Look through the data below. Pick out the lines holding the string "points".

Records with modeling code:
--- Begin ---

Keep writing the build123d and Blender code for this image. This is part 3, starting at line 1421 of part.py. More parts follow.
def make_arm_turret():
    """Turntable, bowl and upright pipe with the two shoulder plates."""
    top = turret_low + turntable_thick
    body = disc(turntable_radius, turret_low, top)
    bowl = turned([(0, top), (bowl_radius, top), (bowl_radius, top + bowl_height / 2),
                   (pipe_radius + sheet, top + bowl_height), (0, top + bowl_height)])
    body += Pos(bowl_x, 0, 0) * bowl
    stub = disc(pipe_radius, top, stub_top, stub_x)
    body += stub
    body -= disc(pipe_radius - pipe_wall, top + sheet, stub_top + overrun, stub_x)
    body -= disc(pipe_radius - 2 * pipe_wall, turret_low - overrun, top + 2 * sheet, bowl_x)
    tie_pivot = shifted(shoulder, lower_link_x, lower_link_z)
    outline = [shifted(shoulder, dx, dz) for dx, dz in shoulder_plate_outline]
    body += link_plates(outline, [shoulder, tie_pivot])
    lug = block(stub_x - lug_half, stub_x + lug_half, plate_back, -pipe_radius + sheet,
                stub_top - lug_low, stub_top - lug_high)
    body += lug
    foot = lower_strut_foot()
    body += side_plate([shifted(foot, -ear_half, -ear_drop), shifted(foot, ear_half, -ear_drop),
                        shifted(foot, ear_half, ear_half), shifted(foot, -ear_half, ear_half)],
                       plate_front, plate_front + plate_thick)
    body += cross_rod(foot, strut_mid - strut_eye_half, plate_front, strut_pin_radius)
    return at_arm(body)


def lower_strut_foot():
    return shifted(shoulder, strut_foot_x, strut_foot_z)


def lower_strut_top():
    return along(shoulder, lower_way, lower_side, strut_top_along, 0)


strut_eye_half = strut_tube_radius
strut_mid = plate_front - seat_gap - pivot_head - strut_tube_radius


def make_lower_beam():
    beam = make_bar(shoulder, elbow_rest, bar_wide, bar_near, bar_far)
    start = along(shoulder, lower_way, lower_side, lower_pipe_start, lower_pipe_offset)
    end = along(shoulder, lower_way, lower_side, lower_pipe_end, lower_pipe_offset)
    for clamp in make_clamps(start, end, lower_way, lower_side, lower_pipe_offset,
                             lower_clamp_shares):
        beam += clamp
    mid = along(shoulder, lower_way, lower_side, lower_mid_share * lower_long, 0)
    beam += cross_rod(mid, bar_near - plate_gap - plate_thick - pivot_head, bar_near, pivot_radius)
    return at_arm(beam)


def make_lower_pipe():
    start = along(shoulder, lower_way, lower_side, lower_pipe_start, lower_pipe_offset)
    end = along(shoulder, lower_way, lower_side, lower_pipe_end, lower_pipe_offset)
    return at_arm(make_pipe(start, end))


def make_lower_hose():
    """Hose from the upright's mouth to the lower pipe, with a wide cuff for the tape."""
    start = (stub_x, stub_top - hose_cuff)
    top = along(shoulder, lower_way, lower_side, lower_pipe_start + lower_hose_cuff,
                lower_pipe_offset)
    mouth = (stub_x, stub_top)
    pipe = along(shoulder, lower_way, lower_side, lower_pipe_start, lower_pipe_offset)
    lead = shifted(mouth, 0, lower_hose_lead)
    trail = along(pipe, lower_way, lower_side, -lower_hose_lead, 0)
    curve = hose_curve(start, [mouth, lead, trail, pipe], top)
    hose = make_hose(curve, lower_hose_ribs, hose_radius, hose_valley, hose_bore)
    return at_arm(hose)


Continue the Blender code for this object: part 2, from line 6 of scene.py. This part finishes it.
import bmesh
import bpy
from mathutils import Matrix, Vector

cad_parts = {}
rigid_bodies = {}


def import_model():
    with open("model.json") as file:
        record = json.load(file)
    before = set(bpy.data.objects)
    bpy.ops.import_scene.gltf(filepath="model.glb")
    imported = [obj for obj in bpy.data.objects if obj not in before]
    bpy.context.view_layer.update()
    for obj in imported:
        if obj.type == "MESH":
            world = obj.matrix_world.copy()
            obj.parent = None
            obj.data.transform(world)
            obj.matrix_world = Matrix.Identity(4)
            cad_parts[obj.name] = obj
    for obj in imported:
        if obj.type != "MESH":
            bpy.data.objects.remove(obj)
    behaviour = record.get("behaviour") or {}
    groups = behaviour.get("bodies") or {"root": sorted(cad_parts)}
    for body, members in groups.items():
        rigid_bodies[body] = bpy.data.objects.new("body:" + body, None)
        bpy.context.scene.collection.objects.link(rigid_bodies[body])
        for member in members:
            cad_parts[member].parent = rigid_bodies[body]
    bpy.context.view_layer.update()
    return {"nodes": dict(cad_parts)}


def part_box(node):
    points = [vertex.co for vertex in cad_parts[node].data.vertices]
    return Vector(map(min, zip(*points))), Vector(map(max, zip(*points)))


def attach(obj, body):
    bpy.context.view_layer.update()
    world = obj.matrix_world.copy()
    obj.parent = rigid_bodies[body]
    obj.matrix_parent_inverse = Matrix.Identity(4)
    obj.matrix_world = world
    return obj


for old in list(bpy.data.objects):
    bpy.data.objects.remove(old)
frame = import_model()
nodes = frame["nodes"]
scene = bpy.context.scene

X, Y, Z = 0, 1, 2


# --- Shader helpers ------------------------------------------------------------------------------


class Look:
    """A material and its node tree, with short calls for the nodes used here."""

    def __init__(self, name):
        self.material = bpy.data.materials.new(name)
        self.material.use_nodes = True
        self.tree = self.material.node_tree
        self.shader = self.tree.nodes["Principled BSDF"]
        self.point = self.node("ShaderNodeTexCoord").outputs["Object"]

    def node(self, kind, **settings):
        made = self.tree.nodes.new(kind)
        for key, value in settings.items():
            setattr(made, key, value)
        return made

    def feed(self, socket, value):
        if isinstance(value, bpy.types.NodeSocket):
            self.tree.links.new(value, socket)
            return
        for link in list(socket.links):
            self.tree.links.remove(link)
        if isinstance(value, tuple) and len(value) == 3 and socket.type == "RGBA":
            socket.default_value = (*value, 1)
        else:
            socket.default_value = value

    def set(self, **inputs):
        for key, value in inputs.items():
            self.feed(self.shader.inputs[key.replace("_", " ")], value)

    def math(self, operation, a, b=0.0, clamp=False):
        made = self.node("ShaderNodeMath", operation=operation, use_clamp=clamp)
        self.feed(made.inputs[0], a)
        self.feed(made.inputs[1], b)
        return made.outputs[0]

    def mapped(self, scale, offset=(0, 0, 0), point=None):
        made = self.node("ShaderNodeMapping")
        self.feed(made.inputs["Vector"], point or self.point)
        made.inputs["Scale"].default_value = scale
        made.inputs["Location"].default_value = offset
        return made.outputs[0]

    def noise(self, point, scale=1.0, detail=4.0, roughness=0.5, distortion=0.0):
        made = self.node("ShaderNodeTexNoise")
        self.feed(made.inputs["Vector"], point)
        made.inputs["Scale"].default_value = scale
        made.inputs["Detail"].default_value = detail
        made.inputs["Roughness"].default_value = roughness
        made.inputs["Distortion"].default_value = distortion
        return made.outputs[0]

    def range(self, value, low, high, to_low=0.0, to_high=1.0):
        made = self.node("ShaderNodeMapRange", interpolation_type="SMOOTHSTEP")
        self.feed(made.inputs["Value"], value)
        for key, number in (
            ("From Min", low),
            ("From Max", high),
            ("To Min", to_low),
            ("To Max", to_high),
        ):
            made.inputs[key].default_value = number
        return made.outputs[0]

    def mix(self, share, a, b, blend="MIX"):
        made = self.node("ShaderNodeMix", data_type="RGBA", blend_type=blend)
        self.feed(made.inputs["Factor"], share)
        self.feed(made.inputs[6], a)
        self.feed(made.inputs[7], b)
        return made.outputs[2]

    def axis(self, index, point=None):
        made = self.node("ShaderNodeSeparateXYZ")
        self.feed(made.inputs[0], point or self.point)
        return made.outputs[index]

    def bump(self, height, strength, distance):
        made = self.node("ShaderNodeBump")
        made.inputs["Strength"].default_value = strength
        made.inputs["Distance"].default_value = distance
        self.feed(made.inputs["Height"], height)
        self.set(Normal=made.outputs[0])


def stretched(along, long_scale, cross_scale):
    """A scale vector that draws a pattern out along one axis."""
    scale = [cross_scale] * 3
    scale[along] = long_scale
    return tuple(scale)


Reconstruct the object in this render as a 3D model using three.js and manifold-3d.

--- End ---

#### SOLUTION:
    points = [vertex.co for vertex in cad_parts[node].data.vertices]
    return Vector(map(min, zip(*points))), Vector(map(max, zip(*points)))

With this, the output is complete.